One practical issue that has been challenging researchers and practitioners is how to assess predictive performance, for instance to compare different models. For this, Aki and Andrew Gelman have recently developed the Pareto smoothed importance sampling leave-one-out cross-validation procedure. It is implemented in the R package loo, which looks great and useful for me personally.
Although Stan already provides efficient inference for a wide range of models, it has its limitations. It does not yet provide support for discrete parameters, which restricts the available model families (if discrete parameters cannot be easily marginalized out). Hierarchical models often suffer from inefficiencies due to distributions with difficult posterior geometries, and in many cases reparameterization can help (see details in the manual). Other sources of problems can be highly non-linear dependency structures (leading to banana-shaped, curved posteriors), multi-modal posterior distributions, and long-tailed distributions.
One key building block in Stan is the math library, and especially the automatic differentiation method used in gradient computations. Automatic differentation refers to a set of techniques for numerically evaluating the derivative of any function. Two main methods are called forward-mode and backward-mode (or reverse-mode) autodiff. Alternatives for automatic differentiation are symbolic (used e.g. by Mathematica / Wolfram) and numeric differentiation. These are however not suitable for probabilistic programming, as they are either restricted in types of distributions they can handle (non-programmatic, symbolic) or slow and inaccurate (numeric).

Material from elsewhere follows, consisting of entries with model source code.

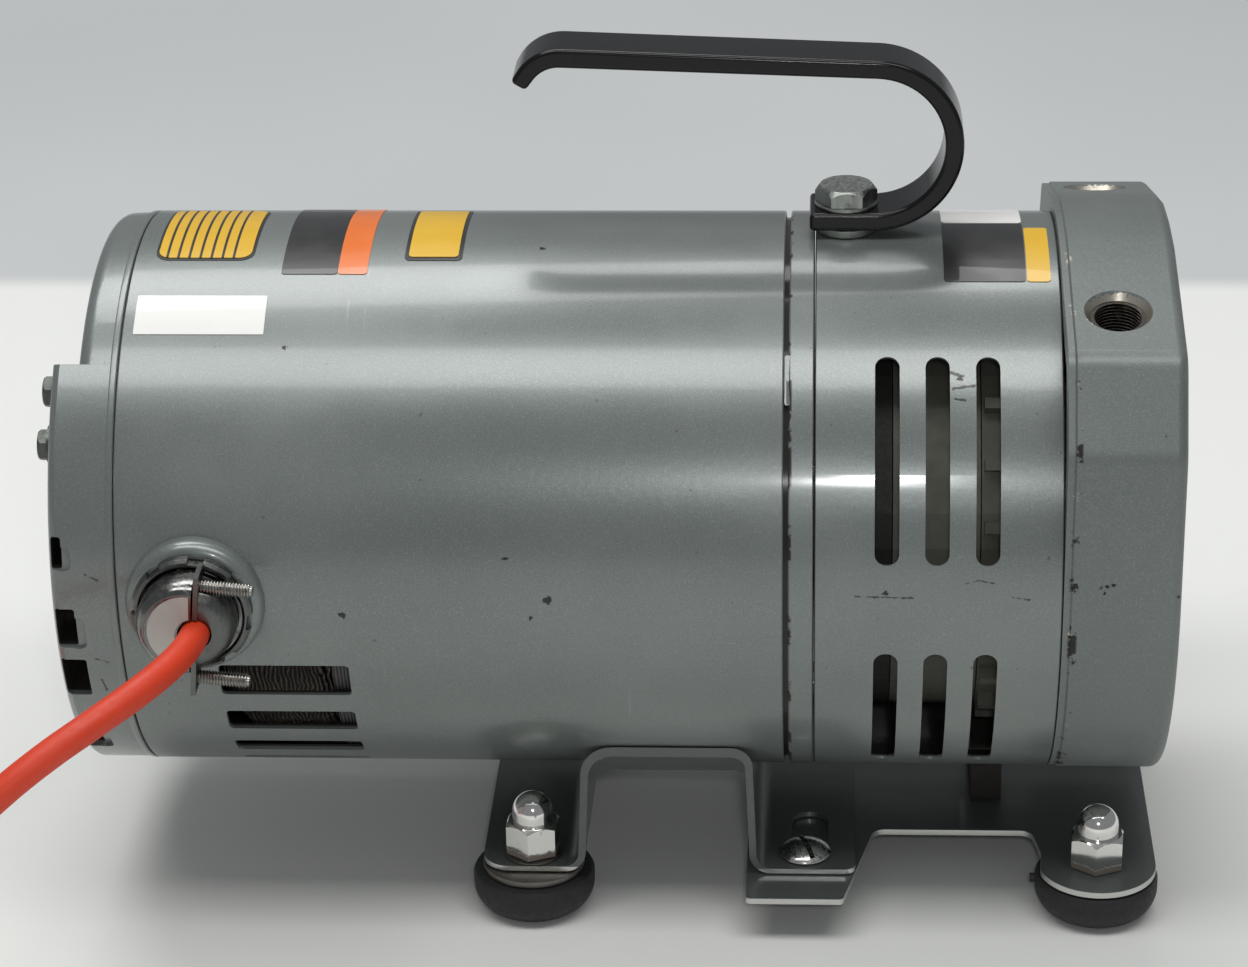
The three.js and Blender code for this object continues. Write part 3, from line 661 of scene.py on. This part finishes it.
def plug(line, rubber, steel):
    """A ribbed rubber grip with two blades and a ground pin, along -X from the cord's end."""
    start, face = (PLUG_START, line, PLUG_LEVEL), -57.5
    grip = [(0, 0), (0, 5.6)]
    for k in range(6):
        grip += [(-2 - 3 * k, 5.9 + 0.25 * k), (-3 - 3 * k, 6.5 + 0.25 * k), (-4 - 3 * k, 6.0 + 0.25 * k)]
    grip += [(-22, 9), (-25, 12.8), (-27, 13.7), (-36, 12.6), (-45, 12.6), (-53, 13.7), (-57, 13.2),
             (-58, 11), (-58, 0)]
    body = revolve("plug_body", grip, "x", start, 64)
    pieces = [finished(body, rubber, "plug_rubber", "plug", lift=0, smooth=50)]
    for side, name in ((-1, "left"), (1, "right")):
        outline = [(side * a, b) for a, b in oblong((5.6, 7.1), (-3.2, 3.2))]
        blade = soften(prism(f"plug_blade_{name}", outline, -76, face, "x", start), 0.4)
        pieces.append(plated(blade, steel, lift=0))
    pin = revolve("plug_ground_pin", [(face, 0), (face, 2.4), (-75, 2.4), (-77.5, 1), (-78, 0)], "x",
                  (PLUG_START, line, PLUG_LEVEL + 9), 32)
    pieces.append(plated(pin, steel, lift=0))
    return pieces


# -- Motor --

SHELL_BORE = 77.8
THROUGH = (74, 84)  # radii between which a cutter goes right through a thin shell
VENT_SPAN = (-106, -70)
# Top and bottom of each opening in degrees about the shaft, and the X that a notch reaches
VENTS = [(-14, -22.3), (-27.8, -34.8), (-40.8, -46.8), (-53.5, -57.5)]
NOTCHES = [(14.1, 7.4, -146.5), (-1, -10, -144), (-13, -23, -142.3), (-36, -46, -144)]


def motor_shell(paint):
    (low, high), edge = SHELL, 0.35
    shell = revolve("motor_shell_visual", [
        (low, SHELL_BORE), (high, SHELL_BORE), (high, BODY - edge), (high - edge, BODY), (low + edge, BODY),
        (low, BODY - edge)])
    cutters = [rod("hole", 60, 95, 11, "front", (GLAND[0], 0, GLAND[1]))]
    for top, bottom in VENTS:
        cutters += [patch("vent", VENT_SPAN, (bottom, top), THROUGH, 1.3, side) for side in (-1, 1)]
    shell = soften(combine(shell, cutters), 0.25, 2, 50)
    finished(shell, paint, "enamel")


def edge_chips(tree, x, reach, edge, grain, low, high):
    """Ragged chips in a band round the body; grain is the scale, detail and roughness of their noise."""
    return times(near(tree, "X", x, reach, edge), ramp(noise(tree, *grain), low, high))


def notch_shadow(tree):
    """Painted shade inside the rear notches, behind the end face and below the ledge."""
    behind = ramp(along(tree, "X"), (REAR_END + 0.4) * MM, (REAR_END + 0.8) * MM)
    below = ramp(along(tree, "Z"), (AXIS + 24) * MM, (AXIS + 20) * MM)
    return times(times(behind, below), shaded_inside(tree, 77.2))


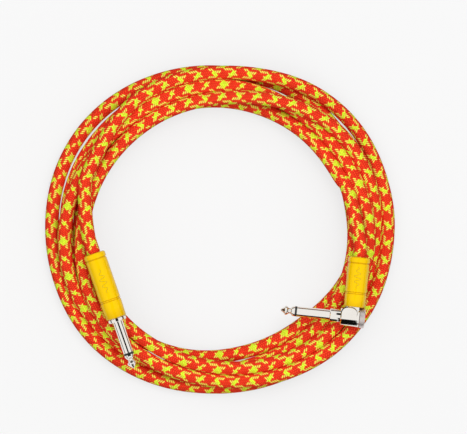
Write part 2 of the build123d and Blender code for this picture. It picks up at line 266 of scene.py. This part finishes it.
def settle(line, held):
    """Lets the cable sink under its weight until its turns rest on each other and the floor."""
    spots, home = line.copy(), line.copy()
    count = len(spots)
    free = np.ones(count, bool)
    free[:held] = free[-held:] = False
    i, j = np.triu_indices(count, OWN_NEIGHBOURS)
    near = np.hypot(*(spots[i, :2] - spots[j, :2]).T) < CORD + PAIR_MARGIN
    i, j = i[near], j[near]
    centres, radii = plug_obstacles()
    gaps = np.linalg.norm(spots[:, None, :2] - centres[None, :, :2], axis=2)
    p, q = np.nonzero(gaps < radii[None] + CORD / 2 + PLUG_MARGIN)
    clear_of_ends = (p > held + END_CLEARANCE) & (p < count - held - END_CLEARANCE)
    p, q = p[clear_of_ends], q[clear_of_ends]
    reach = CORD * CONTACT_GAP
    for step in range(SETTLE_STEPS):
        late = step > SETTLE_STEPS * LATE_SHARE
        spots[free, 2] -= SLOW_SINK if step > SETTLE_STEPS * SLOW_SHARE else SINK
        # Stiffness: a bend spreads along the cable
        for _ in range(BEND_PASSES):
            bend = np.zeros(count)
            bend[1:-1] = spots[:-2, 2] + spots[2:, 2] - 2 * spots[1:-1, 2]
            spread = np.zeros(count)
            spread[2:-2] = bend[1:-3] + bend[3:-1] - 2 * bend[2:-2]
            spread[~free] = 0
            spots[:, 2] -= BEND_SHARE * spread
        # Sideways it stays near its place in the coil
        drift = spots[:, :2] - home[:, :2]
        ease = np.zeros_like(drift)
        ease[1:-1] = drift[:-2] + drift[2:] - 2 * drift[1:-1]
        drift = (drift + DRIFT_EASE * ease) * (LATE_DRIFT_KEPT if late else DRIFT_KEPT)
        spots[:, :2] = home[:, :2] + drift
        # Turns push each other apart, and later on the plugs push them too
        for _ in range(CONTACT_PASSES):
            apart = spots[i] - spots[j]
            distance = np.maximum(np.linalg.norm(apart, axis=1), 1e-6)
            share = np.clip(reach - distance, 0, None) / distance * CONTACT_SHARE
            push(spots, i, j, apart * share[:, None])
            if late:
                apart = spots[p] - centres[q]
                distance = np.linalg.norm(apart, axis=1)
                overlap = np.clip(radii[q] + CORD / 2 - distance, 0, None)
                share = overlap / distance * PLUG_SHARE
                push(spots, p, None, apart * share[:, None])
            spots[~free] = home[~free]
            spots[:, 2] = np.maximum(spots[:, 2], CORD / 2)
    return spots


def cable_line():
    """The whole cable's centre line, from the right-angle plug to the straight plug."""
    laid = even(line_of(ANGLE_ROUTE + coil_points() + STRAIGHT_ROUTE[::-1]), NODE_SPACING)
    held = round(HELD_LENGTH / NODE_SPACING)
    settled = settle(laid, held)
    end = held + CONTROL_STRIDE
    middle = [Vector(spot) for spot in settled[end:-end:CONTROL_STRIDE]]
    control = ANGLE_ROUTE[:-1] + middle + STRAIGHT_ROUTE[-2::-1]
    return line_of(control)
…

Stan uses reverse-mode automatic differentiation, which is faster than forward-mode when the output dimensionality (typically 1 in probabilistic programming context) is smaller than the input dimensionality (can be very high). Currently Stan only solves 1st order derivatives, but 2nd and 3rd order are coming in the future (already available in Github). Stan’s autodiff is optimised for functions often used in Bayesian statistics and has been proven more efficient than most other autodiff libraries.
Tools of the future
Personally I am very excited to see how Stan and rstanarm can help to incorporate Bayesian statistics into my daily work. In general I believe these kinds of flexible probabilistic programming tools will be very useful for applied statisticians, machine learners, and data scientists, extending their statistical modelling capabilities and improving their efficiency.
I’d like to thank my friend and colleague Janne Sinkkonen, whose comments helped me to improve this post.